Candlestick charts are the default view, and they tell you far more than a simple line graph. Each candle shows the open, high, low, and close price for a chosen interval — a one-minute view for scalpers, a four-hour view for swing traders, and a daily view for investors. A green candle means the close was higher than the open; a red one means lower. The longer the wicks, the more volatile that period was.

Key tools to turn on first

  • Volume bars at the bottom — they confirm whether a breakout has real conviction behind it.
  • Moving averages (EMA 20 and EMA 50) — they smooth out noise and flag trend direction.
  • RSI (Relative Strength Index) — flags overbought conditions above 70 and oversold below 30.
  • TradingView integration — lets you draw trendlines, Fibonacci levels, and chart patterns without leaving the page.

Pro tip: keep your layout consistent across sessions. Switching timeframes and indicators constantly can blur your read on price action and lead to premature entries.

Factors That Move Bitcoin's Price on Binance

Even with perfect charts, Bitcoin doesn't move in a vacuum. The Binance order book reflects everything from breaking news to whale wallets, and ignoring those signals is a fast way to get caught offsides.

Macro and market-wide catalysts

  • U.S. dollar strength: A weakening DXY often pairs with rising BTC, and vice versa.
  • Interest rate decisions: Rate cuts typically lift risk assets, including Bitcoin.
  • Spot ETF flows: Daily inflows and outflows from U.S. spot Bitcoin ETFs now rival exchange volume in impact.
  • Regulatory headlines: Anything from SEC rulings to news out of Asia can trigger 5% intraday swings.

Exchange-specific dynamics

  • Funding rates on Binance Futures — high positive rates signal an overcrowded long trade.
  • Liquidation cascades — sudden flushes wipe out leveraged positions and amplify volatility.
  • Stablecoin minting: Fresh USDT hitting the books often precedes a wave of BTC buying.

Watching these signals in real time turns chart-watching into actual market intelligence instead of guesswork.

Smart Strategies for Trading BTC on Binance

You don't need a Bloomberg terminal to trade well — you need discipline and a clear plan. Here are three approaches that consistently work, regardless of where Bitcoin's price is heading next.

Risk management isn't optional. Never risk more than 1–2% of your account on a single trade.

1. Spot accumulation with recurring buys

Binance's recurring buy feature lets you dollar-cost average into BTC automatically. Set a fixed USDT amount weekly or monthly and let the system execute. This removes emotion from the equation and is how most long-term investors quietly build positions.

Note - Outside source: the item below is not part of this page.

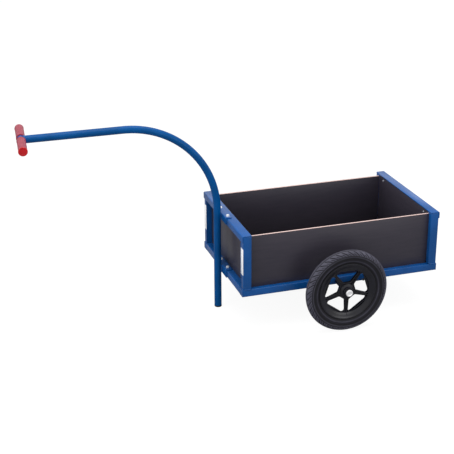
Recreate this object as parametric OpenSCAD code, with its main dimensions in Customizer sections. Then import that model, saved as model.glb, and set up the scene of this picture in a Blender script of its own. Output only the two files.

2. Range trading with limit orders

When Bitcoin chops sideways — which it does roughly 70% of the time — dropping limit orders near support and resistance is more profitable than chasing breakouts. Use Binance's OCO (One Cancels the Other) orders to place a buy and a take-profit simultaneously.

3. Trend-following on higher timeframes

The 4-hour and daily charts produce cleaner signals than the 1-minute noise. Wait for a confirmed breakout above resistance with rising volume, enter on a retest, and set a stop-loss just below the breakout candle.

Key Takeaways

Binance remains the deepest, most liquid venue for Bitcoin trading, which is why its BTC price serves as the industry's de facto benchmark. Tracking it well means combining clean chart setups with a sharp eye on macro headlines, ETF flows, and exchange-specific signals like funding rates and liquidation data. Whether you're accumulating for the long haul or trading volatility, the tools are already there — your edge comes from how consistently you use them.